Лучше отрезки писать. Это намного увлекательнее нахождения среди них: между буквами не так много места, а времени передохнуть между словами хватает не всегда. Конечно, есть способы заставить рассудок бунтовать – связать предыдущий и следующий за ним отрез не смыслом, а подменой на его значение. И тогда получится всё как в жизни: вроде и хотелось чего-то отрезанного, но связи между точкой отсчёта и падением не желаешь признавать. А падение неизбежно. Отрезок так называется не просто, на конце он обрывается, или кто-то его отрезает.

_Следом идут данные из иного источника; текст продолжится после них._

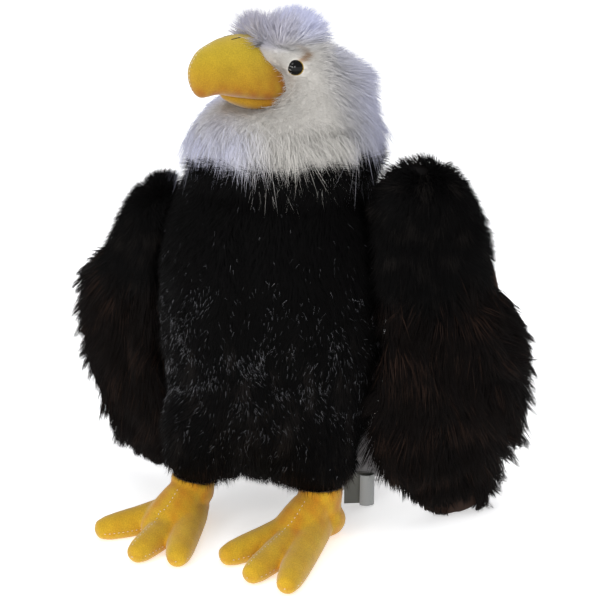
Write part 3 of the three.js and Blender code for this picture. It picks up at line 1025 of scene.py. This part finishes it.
class EAGLE_OT_hood(bpy.types.Operator):
    """Sews the white hood over head and neck, and grows its pile."""

    bl_idname = "eagle.hood"
    bl_label = "Hood"

    def execute(self, context):
        """Casts the hood on head, collar and eyes, shallow round the face."""
        cloth_behind_beak = [
            ball(from_head(np.array([0, 10, -11]) * MM), 24 * MM).triangles(),
            ball(from_head(np.array([0, -7, 1]) * MM), 17 * MM).triangles(),
        ]
        solid = triangles_of("head", "collar", "eye_left", "eye_right")
        solid = np.concatenate([solid, *cloth_behind_beak])
        low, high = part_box("collar")[0][2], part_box("head")[1][2]
        neck = middle("collar")
        line = [[neck[0], neck[1], low + 30 * MM], [*from_head([0, 6 * MM, 0])[:2], high - 36 * MM]]
        outer, starts = cast(solid, line, FRONT, rings=130, sides=128, caps=0.32, passes=9)
        head = in_head(outer.places)
        beside = beside_beak(outer.places)
        beside = beside * (1 - 0.75 * ease(head[..., 2], 2 * MM, 14 * MM))
        front = ease(-head[..., 1], -8 * MM, 34 * MM) * ease(head[..., 2], 6 * MM, 20 * MM)
        back = ease(head[..., 1], 22 * MM, 45 * MM) * ease(head[..., 2], -14 * MM, 4 * MM)
        ruff_back = ease(head[..., 1], 32 * MM, 60 * MM) * ease(-head[..., 2], 20 * MM, 45 * MM)
        depth = 2 + 9.8 * clipped(head) * (1 - 0.6 * front) + 4 * crest(head) * (1 - front)
        depth = depth + 7 * back + 2.5 * ruff_back
        cheek = ease(head[..., 2], -22 * MM, -10 * MM)
        depth = depth * (1 - 0.7 * beside) - (3.6 * cheek - 0.6) * beside
        depth = depth + 10 * ease(hem(outer.places) - outer.places[..., 2], -6 * MM, 8 * MM)
        skin = outer.drawn_in(starts, depth * MM)
        cloth = dress(skin.piece("hood_skin"), white_plush, "white_pile", "head", "collar")
        # The skin's tan marks and painted cool light.
        write(cloth, tan=tan_marks(skin.vertices()), lilac=lilac_cast(skin.vertices()))
        # Painted shade: the skin under the pile is darker, like the tufts' roots.
        write(cloth, shade=0.6, along=0.5)
        for number in range(3):
            self.coat(skin, f"hood_pile_{number + 1}", 15500, 21 + number)
        self.face(skin)
        self.wisps(skin)
        self.strands(skin)
        return {"FINISHED"}

    def flow(self, roots):
        """The lie of the hood's pile: away from the beak's base, and on the brow away from a
        place between beak and eye, and down more and more with the distance from the beak."""
        head = in_head(roots.places)
        side = np.clip(head[:, 0] / (16 * MM), -1, 1)
        upper = ease(head[:, 2], -12 * MM, 8 * MM)[:, None]
        shift = side[:, None] * np.array([14, 0, 0]) * MM + np.array([0, 6, 17]) * MM
        away = unit(head - BEAK_BASE - upper * shift) @ HEAD_AXES
        apart = np.linalg.norm(head - BEAK_BASE, axis=-1)
        fall = ease(apart, 45 * MM, 95 * MM) * (1 - 0.6 * ease(head[:, 2], 5 * MM, 25 * MM))
        return away - 1.1 * fall[:, None] * UP

    def coat(self, skin, name, count, seed):
        """One share of the long pile."""

        def long_part(centre, _):
            """Most where the pile isn't clipped, and none below the hem."""
            above = ease(centre[..., 2] - hem(centre), -6 * MM, 3 * MM)
            return (0.1 + clipped(in_head(centre))) * above * clear_of_eyes(centre)

        roots = Roots(skin, count, seed, long_part)
        head = in_head(roots.places)
        full = clipped(head)
        standing = crest(head)
        length = size("face_pile") + (size("hood_pile") - size("face_pile")) * full
        length = length * roots.rng.uniform(0.65, 1.1, roots.count)
        edge = 1 - ease(roots.places[:, 2] - hem(roots.places), 0, 18 * MM)
        beside = beside_beak(roots.places)
        short = standing * (0.6 * ease(head[:, 1], -20 * MM, 14 * MM) - 0.14)
        length = length * (1 - 0.3 * edge) * (1 - 0.15 * beside) * (1 - short)
        nape = ease(head[:, 1], 15 * MM, 35 * MM) * ease(head[:, 2], -45 * MM, -20 * MM)
        throat = ease(-head[:, 1], 26 * MM, 48 * MM)
        lift = 0.42 + 0.1 * nape - 0.15 * throat + roots.wander(0.06, 22 * MM, 5, 0.14)
        swirl = roots.wander(0.25, 30 * MM, 6, 0.24)
        side = np.clip(head[:, :1] / (16 * MM), -1, 1)
        away = unit(head - np.array([12, 0, 0]) * side * MM - np.array([0, -2, -18]) * MM)
        away = away @ HEAD_AXES + roots.rng.normal(0, 0.27, head.shape)
        lead = laid(self.flow(roots), roots.normals, lift, swirl)
        lead = unit(lead + 0.9 * standing[:, None] * (away - lead)) * length[:, None]
        fall = 0.2 * length * ease(-head[:, 2], 0, 50 * MM)
        sag = -UP * fall[:, None] + locked(roots, lead, 6 * MM, 0.25 * full)
        radius = (0.17 + 0.07 * full) * MM
        # Painted shade and light: the ruff's tufts are darker and the standing crest's paler, for how
        # the light falls on them.
        ruff = ease(-head[:, 2], 10 * MM, 45 * MM) * (1 - nape)
        shade = roots.rng.random(roots.count) * (1 - 0.4 * ruff) + 0.3 * (1 - ruff)
        shade = np.minimum(shade + 0.3 * standing, 1)
        coat = spikes(name, roots, lead, sag, radius, [0, 0.5, 1], 0.75, shade)
        self.mark(coat, roots)

    def face(self, skin):
        """The clipped pile between the beak and the eyes."""

        def short_part(centre, _):
            """Most where the pile is clipped."""
            return (1 - clipped(in_head(centre))) ** 2 * clear_of_eyes(centre)

        roots = Roots(skin, 17000, 24, short_part)
        length = size("face_pile") * roots.rng.uniform(0.7, 1.2, roots.count)
        swirl = roots.wander(0.4, 15 * MM, 7, 0.35)
        lead = laid(self.flow(roots), roots.normals, 0.6, swirl) * length[:, None]
        # Pale shades: painted light on the clipped face.
        shade = roots.rng.uniform(0.6, 1, roots.count)
        coat = spikes("face_pile", roots, lead, 0 * lead, 0.17 * MM, [0, 1], 0.6, shade)
        self.mark(coat, roots)

    def wisps(self, skin):
        """A few longer hairs over the corner of the mouth."""

        def corner(centre, _):
            """A bell round each corner of the mouth."""
            spot = mirrored(in_head(centre)) - np.array([23, -3, -19]) * MM
            return np.exp(-((np.linalg.norm(spot, axis=-1) / (9 * MM)) ** 2))

        roots = Roots(skin, 700, 26, corner)
        swirl = roots.rng.normal(0, 0.5, roots.count)
        lead = laid(-HEAD_BACK - 0.4 * UP, roots.normals, 0.6, swirl)
        lead = lead * roots.rng.uniform(6, 14, (roots.count, 1)) * MM
        coat = spikes("face_wisps", roots, lead, -0.2 * lead, 0.15 * MM, [0, 0.5, 1], 0.75)
        self.mark(coat, roots)

    def strands(self, skin):
        """Single long hairs that hang from the hem over the black pile."""

        def lowest(centre, _):
            """A band along the hem."""
            above = centre[..., 2] - hem(centre)
            return ease(above, -10 * MM, -2 * MM) * (1 - ease(above, 4 * MM, 14 * MM))

        roots = Roots(skin, 8500, 25, lowest)
        raised = roots.rng.uniform(3, 9, (roots.count, 1)) * MM
        roots.places = roots.places + roots.normals * raised
        length = roots.rng.triangular(9, 14, 30, roots.count) * MM
        length = length * (1 + 0.3 * drift(roots.places, 20 * MM, 23))
        swirl = roots.wander(0.5, 18 * MM, 14, 0.32)
        lift = 0.32 + roots.rng.normal(0, 0.1, roots.count)
        flow = self.flow(roots) - 0.7 * UP
        lead = laid(flow, roots.normals, lift, swirl) * length[:, None]
        sag = -UP * 0.22 * length[:, None] + locked(roots, lead, 5 * MM, 0.4)
        shade = roots.rng.uniform(0.3, 1, roots.count)
        levels = [0, 0.4, 0.75, 1]
        coat = spikes("hood_hem_strands", roots, lead, sag, 0.11 * MM, levels, 0.75, shade)
        self.mark(coat, roots)

    def mark(self, coat, roots):
        """Gives a coat the skin's tan marks and painted cool light, read at each tuft's root."""
        write(coat, tan=tan_marks(roots.places), lilac=lilac_cast(roots.places))
        dress(coat, white_plush, "white_pile")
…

Интересно, почему, создавая отрезки именно так, в конце удивляешься, что линия идёт не в ту сторону. А кто её вёл-то? Разве сложно держать руку прямо, а линию вести ровно? На самом деле, невероятно сложно.

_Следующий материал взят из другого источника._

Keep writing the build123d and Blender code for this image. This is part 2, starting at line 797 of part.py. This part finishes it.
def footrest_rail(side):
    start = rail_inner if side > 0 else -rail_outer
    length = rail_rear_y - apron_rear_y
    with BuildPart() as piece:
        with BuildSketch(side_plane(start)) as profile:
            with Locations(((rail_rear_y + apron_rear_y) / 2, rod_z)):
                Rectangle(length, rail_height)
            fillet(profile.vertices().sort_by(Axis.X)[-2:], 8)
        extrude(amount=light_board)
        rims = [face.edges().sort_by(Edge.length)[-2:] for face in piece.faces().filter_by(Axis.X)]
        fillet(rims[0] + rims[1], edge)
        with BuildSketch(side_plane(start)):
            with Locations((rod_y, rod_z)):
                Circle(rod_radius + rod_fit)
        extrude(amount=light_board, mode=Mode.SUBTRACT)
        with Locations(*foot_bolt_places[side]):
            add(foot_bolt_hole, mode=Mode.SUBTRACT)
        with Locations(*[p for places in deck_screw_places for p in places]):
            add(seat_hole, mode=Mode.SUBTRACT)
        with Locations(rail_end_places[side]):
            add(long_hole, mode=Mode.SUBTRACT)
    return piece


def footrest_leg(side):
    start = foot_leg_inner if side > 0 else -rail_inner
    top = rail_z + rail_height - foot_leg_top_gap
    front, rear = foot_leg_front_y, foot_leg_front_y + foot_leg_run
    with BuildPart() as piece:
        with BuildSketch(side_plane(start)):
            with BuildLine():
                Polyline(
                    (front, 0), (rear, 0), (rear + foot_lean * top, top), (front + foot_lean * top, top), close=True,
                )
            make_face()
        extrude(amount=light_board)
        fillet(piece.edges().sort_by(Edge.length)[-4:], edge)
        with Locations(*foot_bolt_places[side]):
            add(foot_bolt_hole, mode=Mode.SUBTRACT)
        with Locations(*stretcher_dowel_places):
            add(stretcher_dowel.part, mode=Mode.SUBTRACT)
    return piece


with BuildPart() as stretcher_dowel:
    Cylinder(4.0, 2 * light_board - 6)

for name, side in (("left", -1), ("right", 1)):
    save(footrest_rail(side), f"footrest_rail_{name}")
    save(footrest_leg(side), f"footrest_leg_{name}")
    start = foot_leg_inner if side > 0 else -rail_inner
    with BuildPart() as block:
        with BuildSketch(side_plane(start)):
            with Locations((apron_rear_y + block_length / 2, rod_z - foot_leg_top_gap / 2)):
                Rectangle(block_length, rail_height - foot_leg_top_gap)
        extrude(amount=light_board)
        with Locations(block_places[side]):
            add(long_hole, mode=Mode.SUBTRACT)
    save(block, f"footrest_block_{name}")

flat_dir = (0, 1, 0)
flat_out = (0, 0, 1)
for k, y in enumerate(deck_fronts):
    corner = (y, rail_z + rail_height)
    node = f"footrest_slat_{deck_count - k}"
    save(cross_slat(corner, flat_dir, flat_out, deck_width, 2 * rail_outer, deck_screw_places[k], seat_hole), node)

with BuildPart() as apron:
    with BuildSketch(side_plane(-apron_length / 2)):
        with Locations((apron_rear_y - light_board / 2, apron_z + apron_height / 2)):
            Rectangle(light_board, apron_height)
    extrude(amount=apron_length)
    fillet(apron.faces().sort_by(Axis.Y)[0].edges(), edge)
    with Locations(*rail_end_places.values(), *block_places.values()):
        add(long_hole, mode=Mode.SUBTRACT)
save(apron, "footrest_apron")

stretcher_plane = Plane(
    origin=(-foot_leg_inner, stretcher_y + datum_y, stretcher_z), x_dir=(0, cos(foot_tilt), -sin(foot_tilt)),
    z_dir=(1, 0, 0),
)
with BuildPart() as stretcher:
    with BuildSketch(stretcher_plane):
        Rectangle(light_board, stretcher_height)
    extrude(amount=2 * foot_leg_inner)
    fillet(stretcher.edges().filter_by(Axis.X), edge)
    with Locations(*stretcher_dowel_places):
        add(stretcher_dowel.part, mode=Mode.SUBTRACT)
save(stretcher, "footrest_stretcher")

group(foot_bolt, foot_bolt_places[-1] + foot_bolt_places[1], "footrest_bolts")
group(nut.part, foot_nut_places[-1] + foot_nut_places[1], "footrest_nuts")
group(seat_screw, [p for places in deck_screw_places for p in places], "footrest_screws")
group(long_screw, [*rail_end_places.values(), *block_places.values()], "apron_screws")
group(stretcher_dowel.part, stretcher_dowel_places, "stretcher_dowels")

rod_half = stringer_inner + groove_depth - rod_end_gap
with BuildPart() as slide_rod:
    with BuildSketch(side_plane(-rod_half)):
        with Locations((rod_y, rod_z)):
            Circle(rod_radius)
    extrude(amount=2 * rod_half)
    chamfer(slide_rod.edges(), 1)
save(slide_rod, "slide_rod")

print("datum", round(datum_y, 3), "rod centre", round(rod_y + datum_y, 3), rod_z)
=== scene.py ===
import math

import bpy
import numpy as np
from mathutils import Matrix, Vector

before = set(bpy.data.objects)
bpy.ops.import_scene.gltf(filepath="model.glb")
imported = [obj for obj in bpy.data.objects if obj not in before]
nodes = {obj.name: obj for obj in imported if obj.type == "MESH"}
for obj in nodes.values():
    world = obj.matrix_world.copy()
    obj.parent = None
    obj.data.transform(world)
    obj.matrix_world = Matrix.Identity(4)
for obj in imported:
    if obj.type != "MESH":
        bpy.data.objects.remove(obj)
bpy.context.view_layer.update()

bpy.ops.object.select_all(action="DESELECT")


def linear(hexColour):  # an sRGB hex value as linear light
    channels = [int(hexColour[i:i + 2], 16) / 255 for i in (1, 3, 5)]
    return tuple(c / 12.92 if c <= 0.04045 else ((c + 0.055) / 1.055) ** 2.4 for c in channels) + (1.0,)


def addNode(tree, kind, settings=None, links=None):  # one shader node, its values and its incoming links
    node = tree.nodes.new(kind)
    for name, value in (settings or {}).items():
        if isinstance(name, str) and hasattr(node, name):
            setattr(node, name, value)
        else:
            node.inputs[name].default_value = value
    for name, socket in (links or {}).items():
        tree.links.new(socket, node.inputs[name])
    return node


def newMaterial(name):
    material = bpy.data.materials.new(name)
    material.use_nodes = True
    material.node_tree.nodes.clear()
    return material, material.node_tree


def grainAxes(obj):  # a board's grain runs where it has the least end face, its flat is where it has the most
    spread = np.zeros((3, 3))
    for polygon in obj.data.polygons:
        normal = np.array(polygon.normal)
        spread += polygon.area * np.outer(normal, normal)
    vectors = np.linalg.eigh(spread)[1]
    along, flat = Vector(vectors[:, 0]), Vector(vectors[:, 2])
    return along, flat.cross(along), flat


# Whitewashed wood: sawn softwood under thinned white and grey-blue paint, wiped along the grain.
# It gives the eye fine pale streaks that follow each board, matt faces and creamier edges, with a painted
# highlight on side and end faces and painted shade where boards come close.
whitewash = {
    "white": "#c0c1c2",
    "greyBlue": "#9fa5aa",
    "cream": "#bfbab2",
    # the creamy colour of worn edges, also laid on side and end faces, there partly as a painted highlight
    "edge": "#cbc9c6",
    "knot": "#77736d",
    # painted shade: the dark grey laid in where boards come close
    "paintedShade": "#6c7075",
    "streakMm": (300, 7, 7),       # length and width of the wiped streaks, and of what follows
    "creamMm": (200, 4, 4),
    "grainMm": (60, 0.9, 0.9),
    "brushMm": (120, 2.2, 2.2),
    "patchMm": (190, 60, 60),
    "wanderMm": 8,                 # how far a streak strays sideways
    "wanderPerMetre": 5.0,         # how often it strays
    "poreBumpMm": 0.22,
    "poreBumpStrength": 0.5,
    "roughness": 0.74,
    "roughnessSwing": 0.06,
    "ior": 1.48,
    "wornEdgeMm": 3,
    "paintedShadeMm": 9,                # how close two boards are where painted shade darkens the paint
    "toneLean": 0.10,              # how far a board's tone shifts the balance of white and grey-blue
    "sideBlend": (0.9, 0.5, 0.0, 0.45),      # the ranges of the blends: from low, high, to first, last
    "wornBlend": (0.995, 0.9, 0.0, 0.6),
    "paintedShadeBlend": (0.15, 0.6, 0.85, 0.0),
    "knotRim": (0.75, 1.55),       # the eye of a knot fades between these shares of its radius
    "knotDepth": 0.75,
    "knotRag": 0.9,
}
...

Правильные движения, они вообще-то не даются даром. С каждым новым отрезком находишь чуть больше понимания, как именно надо вести линию. Но и рука устаёт высекать метки начала. Устаёт вести линию, несмотря на бугристость бумаги. Устаёт контролировать нажатие (чтобы не проделать дыру в полотне). И особенно устаёт сжимать ножницы, отсекая. Такие движения кажутся невозможными в принципе. Эта утопия даже не понятна как концепция. В каждом слове и предложении может собраться столько смысла и переплёта, что любое движение перестанет быть абсолютно ровным. Ладно с абсолютностью – была бы возможность вести линию хотя бы ровнее, и на том спасибо. Но нельзя.
Желание контролировать всё вокруг не помогает – самые хорошие и одновременно с этим самые глупые отрезки получаются по наитию, в моменты, когда не стараешься увериться в мыслях.

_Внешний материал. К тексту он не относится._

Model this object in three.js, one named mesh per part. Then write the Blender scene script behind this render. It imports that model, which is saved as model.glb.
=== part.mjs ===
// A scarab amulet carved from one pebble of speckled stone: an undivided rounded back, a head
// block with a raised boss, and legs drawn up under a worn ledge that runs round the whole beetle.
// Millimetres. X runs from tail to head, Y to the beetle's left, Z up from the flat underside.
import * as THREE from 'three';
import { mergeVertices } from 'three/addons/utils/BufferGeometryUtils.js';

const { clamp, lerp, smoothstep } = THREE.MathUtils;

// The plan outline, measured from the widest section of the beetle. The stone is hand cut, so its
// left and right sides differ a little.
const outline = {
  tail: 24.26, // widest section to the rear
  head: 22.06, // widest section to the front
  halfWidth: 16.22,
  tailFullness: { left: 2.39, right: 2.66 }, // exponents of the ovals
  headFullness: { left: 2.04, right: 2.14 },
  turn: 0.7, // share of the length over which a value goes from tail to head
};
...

Потому что непросто держать ручку, точить карандаш и в то же время высекать бумагу из дерева. Не получится, какие бы длинные лапы у тебя не были. Тогда встаёт вопрос: а что получится? Получится писать. Хорошо или плохо? Не важно. Писать – значит, проживать, а это – важно. Стоит просто писать. Дальше создавать отрезки. И думать.
Иногда – прекращать.
День 2
Я начал своё исследование с конца, внезапно обнаружив, что оно замкнуто на самое начало. Предполагал ли я такого разумения от потешной мысли, обёрнутой в одно единственное слово? Отнюдь. Говоря от чистого сердца, стоит признать: я рассматривал столь абсурдное понятие частями – как и принято поступать во всём мире – и тогда мне начало казаться, что я уже сам погружаюсь в суть греховности, которую так долго искал. Но всё оказалось наоборот: только взятые по отдельности части могут показать общую родословную греха. А замкнутый круг, в котором я оказался, помог мне раскрыть настоящее начало – в естественном, но дурном. Не в полной мере греховном, но обречённом: много кто прежде пытался доказать обречённость истинным зерном греха, поэтому я закономерно и сопоставил его с «дурным». Но в самом деле, оно не является грехом. Если кто-то посмеет возражать этому предположению, то я закономерно сделаю вывод, что ему не известна природа ни первого, ни последнего.